▶ **The exercise**:
Repeat exactly, and only, the lines below starting at the line that contains "Write part 2" and ending at the line that contains "---- The nodes", inclusive of both.

------ Data supplied

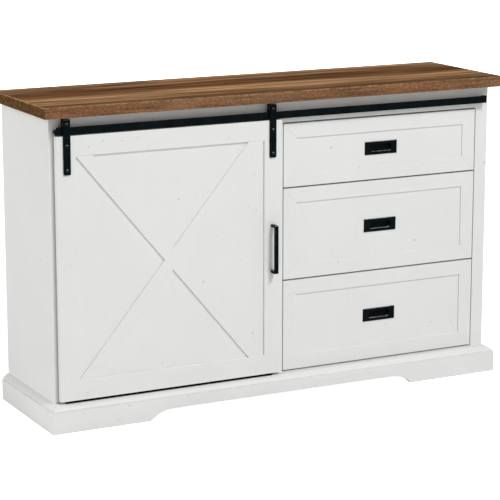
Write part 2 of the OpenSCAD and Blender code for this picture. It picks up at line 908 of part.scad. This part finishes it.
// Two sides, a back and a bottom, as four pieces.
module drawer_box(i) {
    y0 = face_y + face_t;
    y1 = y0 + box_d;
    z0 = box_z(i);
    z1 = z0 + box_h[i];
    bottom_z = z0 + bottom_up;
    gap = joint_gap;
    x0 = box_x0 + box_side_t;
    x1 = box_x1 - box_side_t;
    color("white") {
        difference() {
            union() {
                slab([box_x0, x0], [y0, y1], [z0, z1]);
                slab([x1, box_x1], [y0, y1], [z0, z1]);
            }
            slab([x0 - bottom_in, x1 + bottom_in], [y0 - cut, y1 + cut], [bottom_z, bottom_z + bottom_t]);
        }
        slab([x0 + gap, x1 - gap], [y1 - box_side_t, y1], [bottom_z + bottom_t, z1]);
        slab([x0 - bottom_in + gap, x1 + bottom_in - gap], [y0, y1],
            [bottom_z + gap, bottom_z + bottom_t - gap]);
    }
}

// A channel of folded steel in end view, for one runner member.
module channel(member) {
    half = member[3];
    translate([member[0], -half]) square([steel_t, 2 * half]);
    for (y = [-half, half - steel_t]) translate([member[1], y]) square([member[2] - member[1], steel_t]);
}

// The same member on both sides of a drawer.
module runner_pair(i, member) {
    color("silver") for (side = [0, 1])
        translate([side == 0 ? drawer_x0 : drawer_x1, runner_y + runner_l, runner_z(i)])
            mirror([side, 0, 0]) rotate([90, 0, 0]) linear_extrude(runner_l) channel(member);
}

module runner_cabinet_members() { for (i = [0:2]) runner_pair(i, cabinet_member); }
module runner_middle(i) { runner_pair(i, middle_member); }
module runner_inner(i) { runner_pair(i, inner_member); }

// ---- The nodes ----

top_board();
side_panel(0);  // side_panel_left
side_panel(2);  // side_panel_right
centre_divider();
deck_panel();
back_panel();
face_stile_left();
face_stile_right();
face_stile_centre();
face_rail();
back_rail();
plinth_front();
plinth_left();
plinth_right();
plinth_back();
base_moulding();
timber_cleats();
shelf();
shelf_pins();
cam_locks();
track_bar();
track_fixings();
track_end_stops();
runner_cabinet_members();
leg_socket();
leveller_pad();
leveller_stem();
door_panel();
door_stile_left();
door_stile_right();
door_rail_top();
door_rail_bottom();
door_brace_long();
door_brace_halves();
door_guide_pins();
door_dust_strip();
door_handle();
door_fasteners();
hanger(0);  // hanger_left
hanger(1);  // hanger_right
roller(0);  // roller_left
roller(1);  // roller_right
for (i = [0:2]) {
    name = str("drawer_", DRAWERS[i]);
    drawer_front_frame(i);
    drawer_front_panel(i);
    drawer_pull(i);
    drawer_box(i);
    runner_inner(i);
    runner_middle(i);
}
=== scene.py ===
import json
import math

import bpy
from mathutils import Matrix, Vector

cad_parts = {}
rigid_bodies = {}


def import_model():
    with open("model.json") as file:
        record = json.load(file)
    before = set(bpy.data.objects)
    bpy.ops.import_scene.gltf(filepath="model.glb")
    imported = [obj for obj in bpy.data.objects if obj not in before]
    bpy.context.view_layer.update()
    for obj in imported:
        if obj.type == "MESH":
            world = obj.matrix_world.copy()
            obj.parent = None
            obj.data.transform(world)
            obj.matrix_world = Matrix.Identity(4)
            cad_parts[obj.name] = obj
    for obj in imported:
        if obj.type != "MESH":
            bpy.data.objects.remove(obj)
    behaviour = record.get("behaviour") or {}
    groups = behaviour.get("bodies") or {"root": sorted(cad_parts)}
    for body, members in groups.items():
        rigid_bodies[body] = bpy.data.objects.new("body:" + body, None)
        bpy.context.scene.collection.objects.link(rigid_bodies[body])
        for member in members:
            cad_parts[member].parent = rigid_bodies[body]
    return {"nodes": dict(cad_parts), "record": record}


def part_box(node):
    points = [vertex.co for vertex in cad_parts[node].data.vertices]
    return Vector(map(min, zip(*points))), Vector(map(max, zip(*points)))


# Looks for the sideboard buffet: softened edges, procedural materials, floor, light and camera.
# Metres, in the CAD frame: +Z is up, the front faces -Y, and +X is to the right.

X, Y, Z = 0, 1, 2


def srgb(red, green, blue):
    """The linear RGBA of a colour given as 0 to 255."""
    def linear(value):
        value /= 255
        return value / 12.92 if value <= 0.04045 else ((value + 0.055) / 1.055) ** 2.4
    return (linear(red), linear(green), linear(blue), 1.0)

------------
------ Data supplied

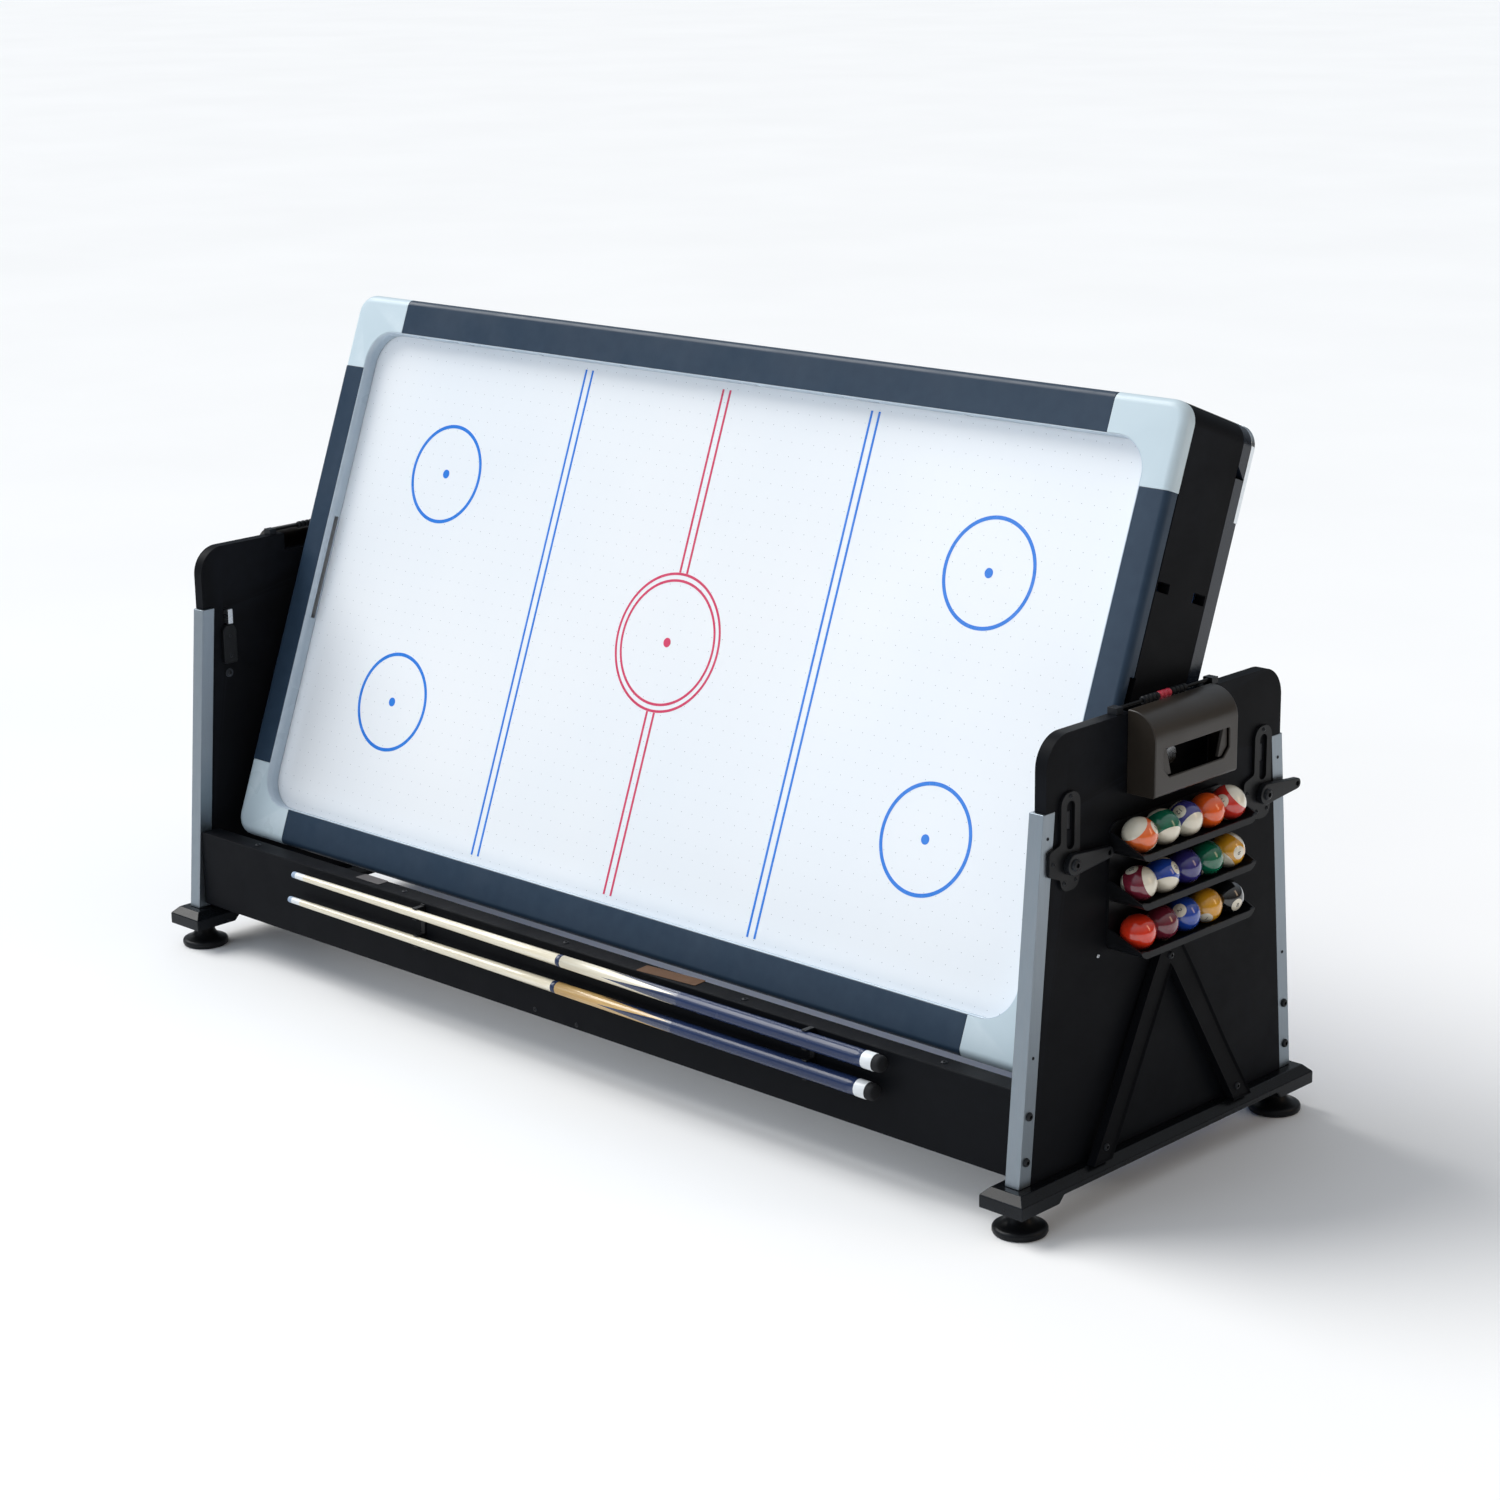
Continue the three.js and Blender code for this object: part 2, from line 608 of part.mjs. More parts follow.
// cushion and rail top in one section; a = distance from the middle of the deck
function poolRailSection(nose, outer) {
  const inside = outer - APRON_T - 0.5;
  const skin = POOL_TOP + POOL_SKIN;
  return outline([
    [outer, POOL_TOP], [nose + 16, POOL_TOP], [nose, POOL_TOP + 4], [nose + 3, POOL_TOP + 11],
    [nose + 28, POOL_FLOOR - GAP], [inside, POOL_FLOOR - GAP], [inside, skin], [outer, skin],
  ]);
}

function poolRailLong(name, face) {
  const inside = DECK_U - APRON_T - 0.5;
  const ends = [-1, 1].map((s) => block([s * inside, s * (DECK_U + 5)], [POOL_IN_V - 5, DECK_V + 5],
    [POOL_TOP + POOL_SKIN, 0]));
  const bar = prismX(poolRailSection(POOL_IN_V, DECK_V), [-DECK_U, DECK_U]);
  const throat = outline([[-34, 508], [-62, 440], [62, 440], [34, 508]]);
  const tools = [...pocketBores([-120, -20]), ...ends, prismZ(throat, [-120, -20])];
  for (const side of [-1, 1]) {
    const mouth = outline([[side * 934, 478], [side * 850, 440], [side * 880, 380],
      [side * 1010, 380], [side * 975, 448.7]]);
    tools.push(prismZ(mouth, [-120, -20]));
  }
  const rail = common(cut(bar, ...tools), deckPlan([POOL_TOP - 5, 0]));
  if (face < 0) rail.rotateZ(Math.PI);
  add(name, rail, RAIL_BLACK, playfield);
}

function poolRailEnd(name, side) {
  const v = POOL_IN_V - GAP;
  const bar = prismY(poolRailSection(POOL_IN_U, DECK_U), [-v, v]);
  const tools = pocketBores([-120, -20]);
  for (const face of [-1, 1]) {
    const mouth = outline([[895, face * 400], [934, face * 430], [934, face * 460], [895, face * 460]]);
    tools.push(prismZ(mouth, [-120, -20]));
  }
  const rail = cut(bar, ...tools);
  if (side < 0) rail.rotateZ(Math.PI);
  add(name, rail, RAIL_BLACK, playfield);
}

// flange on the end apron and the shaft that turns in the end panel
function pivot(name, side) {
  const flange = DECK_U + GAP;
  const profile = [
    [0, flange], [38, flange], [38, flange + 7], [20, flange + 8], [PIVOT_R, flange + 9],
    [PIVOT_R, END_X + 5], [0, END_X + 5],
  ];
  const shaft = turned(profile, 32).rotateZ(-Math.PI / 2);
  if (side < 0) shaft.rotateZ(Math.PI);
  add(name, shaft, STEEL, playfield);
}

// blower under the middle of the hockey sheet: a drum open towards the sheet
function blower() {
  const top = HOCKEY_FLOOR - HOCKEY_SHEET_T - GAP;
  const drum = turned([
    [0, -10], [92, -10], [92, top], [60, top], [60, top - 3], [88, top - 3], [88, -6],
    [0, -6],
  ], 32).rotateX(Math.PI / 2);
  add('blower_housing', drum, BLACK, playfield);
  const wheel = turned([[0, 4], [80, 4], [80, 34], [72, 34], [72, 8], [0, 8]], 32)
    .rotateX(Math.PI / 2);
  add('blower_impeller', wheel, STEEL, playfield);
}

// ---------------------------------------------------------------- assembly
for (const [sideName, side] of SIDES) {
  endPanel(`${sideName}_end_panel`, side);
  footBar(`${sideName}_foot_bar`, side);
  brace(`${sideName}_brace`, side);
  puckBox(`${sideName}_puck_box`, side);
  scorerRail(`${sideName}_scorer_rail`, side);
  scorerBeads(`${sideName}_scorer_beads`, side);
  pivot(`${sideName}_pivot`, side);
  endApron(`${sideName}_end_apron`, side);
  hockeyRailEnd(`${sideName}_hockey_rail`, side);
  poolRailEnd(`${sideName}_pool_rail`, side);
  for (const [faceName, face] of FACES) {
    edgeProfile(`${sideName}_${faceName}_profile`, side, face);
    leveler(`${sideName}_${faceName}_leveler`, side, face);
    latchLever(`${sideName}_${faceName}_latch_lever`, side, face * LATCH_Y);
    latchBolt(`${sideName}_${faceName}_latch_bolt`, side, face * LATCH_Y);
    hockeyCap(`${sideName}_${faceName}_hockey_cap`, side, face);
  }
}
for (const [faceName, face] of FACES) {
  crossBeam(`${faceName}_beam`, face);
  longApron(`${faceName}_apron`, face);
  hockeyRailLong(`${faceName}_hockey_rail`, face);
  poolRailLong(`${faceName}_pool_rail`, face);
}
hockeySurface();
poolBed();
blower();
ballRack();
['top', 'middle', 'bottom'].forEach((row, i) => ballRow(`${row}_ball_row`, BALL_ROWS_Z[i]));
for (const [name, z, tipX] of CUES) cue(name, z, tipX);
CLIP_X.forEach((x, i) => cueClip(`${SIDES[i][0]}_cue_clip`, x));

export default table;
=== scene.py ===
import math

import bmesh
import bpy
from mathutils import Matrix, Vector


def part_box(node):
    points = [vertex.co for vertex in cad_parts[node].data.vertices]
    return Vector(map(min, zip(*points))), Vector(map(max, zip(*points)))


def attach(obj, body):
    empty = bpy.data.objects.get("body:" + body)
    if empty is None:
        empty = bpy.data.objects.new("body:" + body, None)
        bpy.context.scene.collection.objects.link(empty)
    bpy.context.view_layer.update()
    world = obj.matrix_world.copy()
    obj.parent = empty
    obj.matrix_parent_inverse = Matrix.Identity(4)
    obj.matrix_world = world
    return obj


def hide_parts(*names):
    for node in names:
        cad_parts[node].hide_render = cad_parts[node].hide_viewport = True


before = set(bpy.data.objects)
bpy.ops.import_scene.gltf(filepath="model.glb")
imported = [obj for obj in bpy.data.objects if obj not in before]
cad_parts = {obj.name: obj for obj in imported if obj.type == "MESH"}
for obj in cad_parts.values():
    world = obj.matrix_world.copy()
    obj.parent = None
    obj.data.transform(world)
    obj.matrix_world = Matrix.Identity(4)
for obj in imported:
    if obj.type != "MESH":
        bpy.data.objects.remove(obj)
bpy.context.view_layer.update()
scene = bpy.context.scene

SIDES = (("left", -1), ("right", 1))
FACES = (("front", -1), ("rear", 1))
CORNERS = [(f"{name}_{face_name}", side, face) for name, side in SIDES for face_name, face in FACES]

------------

▶ **Solution below**:
Write part 2 of the OpenSCAD and Blender code for this picture. It picks up at line 908 of part.scad. This part finishes it.
// Two sides, a back and a bottom, as four pieces.
module drawer_box(i) {
    y0 = face_y + face_t;
    y1 = y0 + box_d;
    z0 = box_z(i);
    z1 = z0 + box_h[i];
    bottom_z = z0 + bottom_up;
    gap = joint_gap;
    x0 = box_x0 + box_side_t;
    x1 = box_x1 - box_side_t;
    color("white") {
        difference() {
            union() {
                slab([box_x0, x0], [y0, y1], [z0, z1]);
                slab([x1, box_x1], [y0, y1], [z0, z1]);
            }
            slab([x0 - bottom_in, x1 + bottom_in], [y0 - cut, y1 + cut], [bottom_z, bottom_z + bottom_t]);
        }
        slab([x0 + gap, x1 - gap], [y1 - box_side_t, y1], [bottom_z + bottom_t, z1]);
        slab([x0 - bottom_in + gap, x1 + bottom_in - gap], [y0, y1],
            [bottom_z + gap, bottom_z + bottom_t - gap]);
    }
}

// A channel of folded steel in end view, for one runner member.
module channel(member) {
    half = member[3];
    translate([member[0], -half]) square([steel_t, 2 * half]);
    for (y = [-half, half - steel_t]) translate([member[1], y]) square([member[2] - member[1], steel_t]);
}

// The same member on both sides of a drawer.
module runner_pair(i, member) {
    color("silver") for (side = [0, 1])
        translate([side == 0 ? drawer_x0 : drawer_x1, runner_y + runner_l, runner_z(i)])
            mirror([side, 0, 0]) rotate([90, 0, 0]) linear_extrude(runner_l) channel(member);
}

module runner_cabinet_members() { for (i = [0:2]) runner_pair(i, cabinet_member); }
module runner_middle(i) { runner_pair(i, middle_member); }
module runner_inner(i) { runner_pair(i, inner_member); }

// ---- The nodes ----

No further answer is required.